The Family Meal
Today I spent around three hours cooking to prepare a nice family dinner, not including the grocery shopping. The main course was green curry chicken. I began with chicken, curry sauce, and coconut milk in the crock pot. Once the chicken was cooked enough, I cut it up. I added fresh carrots, zucchinis, and green bell peppers. All of those had to go through the food processor to be sliced first. I made salted caramel brownies. I stirred the Crock Pot every so often and watched to see that it didn’t get too hot. I scrubbed dishes and loaded the dishwasher, then turned it on. When it was getting closer to dinnertime, I put some toasted ravioli in the oven and heated some marinara on the stove because I knew my five-year-old wasn’t going to eat the curry. I steamed some frozen mixed veggies in microwave for her as well. I washed and mixed up two varieties of fresh cherries in a bowl and set them out on the table. I got out silverware, bowls, and plates.

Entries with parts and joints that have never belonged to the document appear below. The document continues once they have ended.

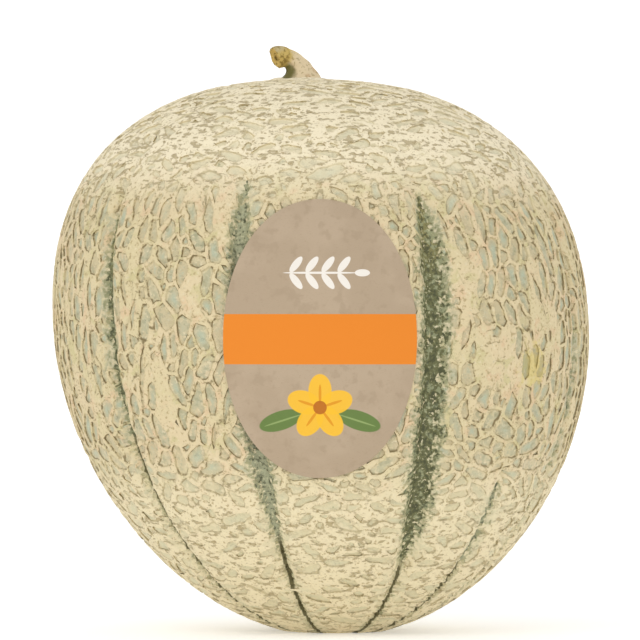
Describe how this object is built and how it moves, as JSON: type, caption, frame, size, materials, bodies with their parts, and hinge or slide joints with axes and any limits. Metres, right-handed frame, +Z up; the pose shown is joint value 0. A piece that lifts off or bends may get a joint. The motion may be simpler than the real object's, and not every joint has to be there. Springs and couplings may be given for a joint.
{
  "type": "cantaloupe melon",
  "caption": "Whole netted melon, round with a tapered blossom end, lengthwise sutures, a raised cork net, a bent stalk stub on top and an oval paper label without words on the front.",
  "frame": {"origin": "middle of the small flat spot at the blossom end, which the melon rests on", "axes": "+Z up to the stalk, -Y out of the front where the label is, +X to the right seen from the front"},
  "size_m": [0.1409, 0.1417, 0.1538],
  "materials": {
    "rind": "matte",
    "stalk": "rough",
    "paper": "matte"
  },
  "bodies": {
    "root": {"melon": "rind", "stem": "stalk", "label": "paper"}
  },
  "joints": []
}
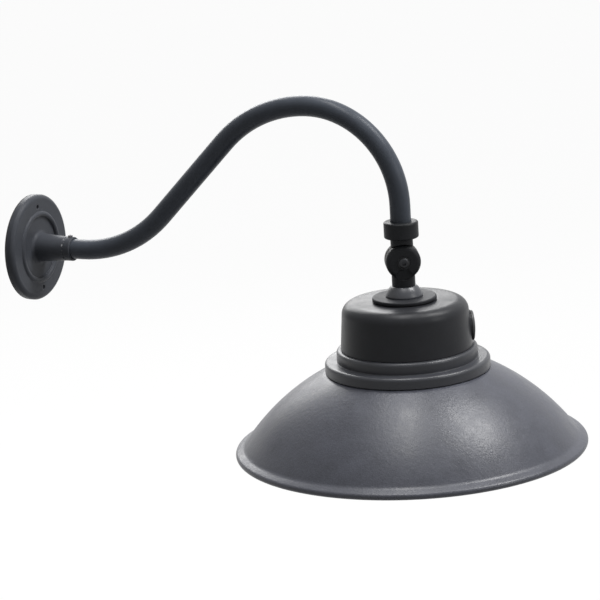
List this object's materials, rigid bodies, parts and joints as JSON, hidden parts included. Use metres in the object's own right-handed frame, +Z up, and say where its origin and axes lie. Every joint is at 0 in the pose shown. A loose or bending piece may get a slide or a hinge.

It was a huge effort I put forth for a single meal but I was glad to do it because tonight was special. Tonight was different than usual because there would be people in my home to appreciate the effort. There would be five of us around the dinner table—a woman, a man, and three children, just like an intact family unit. Even though the five of us do not make up a family, I would be sharing a meal with people I dearly, dearly, love. The work I had put into the meal would not be for nothing. The man sitting to my right was certain to eat a heaping first serving followed by seconds… He ended up doing just that which meant a lot to me. I received his verbal praise and thanks as well. His daughter practically inhaled her food—also a high compliment in my book. After years of only making meals for myself and/or two preschoolers, it felt so refreshing to cook for a hungry full-grown man and a preteen. I’ve been used to my cooking being picked at, played in, and/or referred to as “yucky”, which can quickly make a person lose any desire to cook. Yet it’s a joy to labor at something when you know in your heart those on the receiving end will be grateful.